#### PROBLEM DETAILS:
Reproduce the material in full, exactly as written.

#### DATA SECTION:
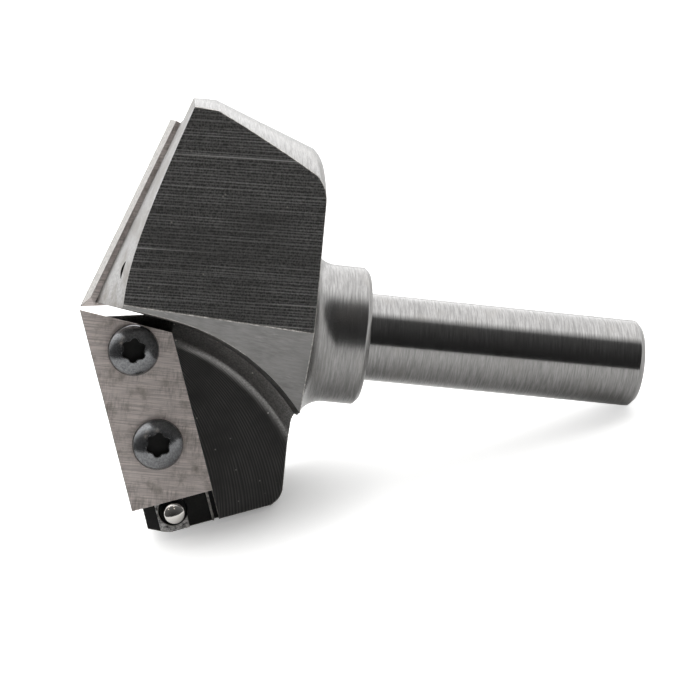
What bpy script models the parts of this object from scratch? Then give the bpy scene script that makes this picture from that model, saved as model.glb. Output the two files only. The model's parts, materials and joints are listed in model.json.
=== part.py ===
"""V-groove router bit: a one-piece steel body that carries two replaceable carbide knives.

Every piece is modelled in the bit's own frame: Z runs along the axis from the tip of the V towards
the shank, and the rake faces of both knives lie in the plane Y = 0. The second wing and all that it
carries is the first one turned half a turn about Z. An empty then lays the whole bit down on its
head and the end of its shank, as it comes to rest on a bench. Lengths are in metres, angles in
radians.
"""

from math import asin, atan2, cos, hypot, pi, radians, sin, tan

import bmesh
import bpy
from mathutils import Matrix, Vector

MM = 0.001

# Turned outline of the body. Heights are measured along the axis from the tip of the V.
OVERALL_LENGTH = 82.2 * MM
SHANK_DIAMETER = 12.7 * MM
SHANK_CHAMFER = 0.8 * MM
COLLAR_DIAMETER = 20.0 * MM
COLLAR_CHAMFER = 0.7 * MM
SHOULDER_HEIGHT = 41.1 * MM
NECK_FILLET = 4.0 * MM
HEAD_DIAMETER = 63.5 * MM
HEAD_REAR_HEIGHT = 32.2 * MM
HEAD_LAND = 3.25 * MM
HEAD_REAR_TAPER = radians(20.0)
HEAD_REAR_FILLET = 3.0 * MM
CONE_SETBACK = 1.49 * MM

# Knives. EDGE_ANGLE is measured from the axis, so the V is twice as wide. The two holes lie either
# side of the knife's middle, and SCREW_SHIFT is how far the pair sits beyond it.
EDGE_ANGLE = radians(70.0)
KNIFE_LENGTH = 30.0 * MM
KNIFE_WIDTH = 12.0 * MM
KNIFE_THICKNESS = 1.5 * MM
KNIFE_AXIS_CLEARANCE = 0.24 * MM
KNIFE_INNER_SLANT = radians(8.2)
FLANK_RELIEF = radians(28.4)
TIP_RELIEF_LENGTH = 1.9 * MM
TIP_RELIEF_WIDTH = 1.85 * MM
KNIFE_HOLE_DIAMETER = 4.5 * MM
SCREW_ROW = 6.0 * MM
SCREW_SHIFT = -0.45 * MM
SCREW_PITCH = 14.0 * MM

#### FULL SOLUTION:
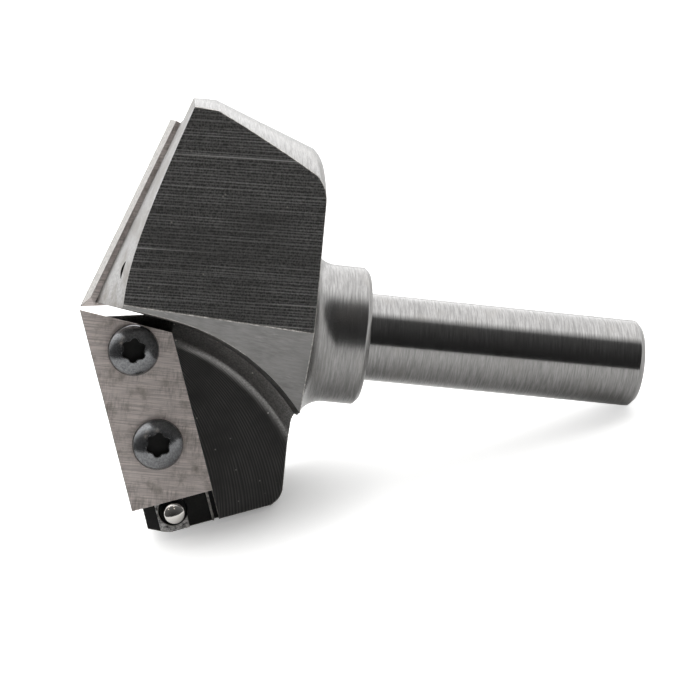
What bpy script models the parts of this object from scratch? Then give the bpy scene script that makes this picture from that model, saved as model.glb. Output the two files only. The model's parts, materials and joints are listed in model.json.
=== part.py ===
"""V-groove router bit: a one-piece steel body that carries two replaceable carbide knives.

Every piece is modelled in the bit's own frame: Z runs along the axis from the tip of the V towards
the shank, and the rake faces of both knives lie in the plane Y = 0. The second wing and all that it
carries is the first one turned half a turn about Z. An empty then lays the whole bit down on its
head and the end of its shank, as it comes to rest on a bench. Lengths are in metres, angles in
radians.
"""

from math import asin, atan2, cos, hypot, pi, radians, sin, tan

import bmesh
import bpy
from mathutils import Matrix, Vector

MM = 0.001

# Turned outline of the body. Heights are measured along the axis from the tip of the V.
OVERALL_LENGTH = 82.2 * MM
SHANK_DIAMETER = 12.7 * MM
SHANK_CHAMFER = 0.8 * MM
COLLAR_DIAMETER = 20.0 * MM
COLLAR_CHAMFER = 0.7 * MM
SHOULDER_HEIGHT = 41.1 * MM
NECK_FILLET = 4.0 * MM
HEAD_DIAMETER = 63.5 * MM
HEAD_REAR_HEIGHT = 32.2 * MM
HEAD_LAND = 3.25 * MM
HEAD_REAR_TAPER = radians(20.0)
HEAD_REAR_FILLET = 3.0 * MM
CONE_SETBACK = 1.49 * MM

# Knives. EDGE_ANGLE is measured from the axis, so the V is twice as wide. The two holes lie either
# side of the knife's middle, and SCREW_SHIFT is how far the pair sits beyond it.
EDGE_ANGLE = radians(70.0)
KNIFE_LENGTH = 30.0 * MM
KNIFE_WIDTH = 12.0 * MM
KNIFE_THICKNESS = 1.5 * MM
KNIFE_AXIS_CLEARANCE = 0.24 * MM
KNIFE_INNER_SLANT = radians(8.2)
FLANK_RELIEF = radians(28.4)
TIP_RELIEF_LENGTH = 1.9 * MM
TIP_RELIEF_WIDTH = 1.85 * MM
KNIFE_HOLE_DIAMETER = 4.5 * MM
SCREW_ROW = 6.0 * MM
SCREW_SHIFT = -0.45 * MM
SCREW_PITCH = 14.0 * MM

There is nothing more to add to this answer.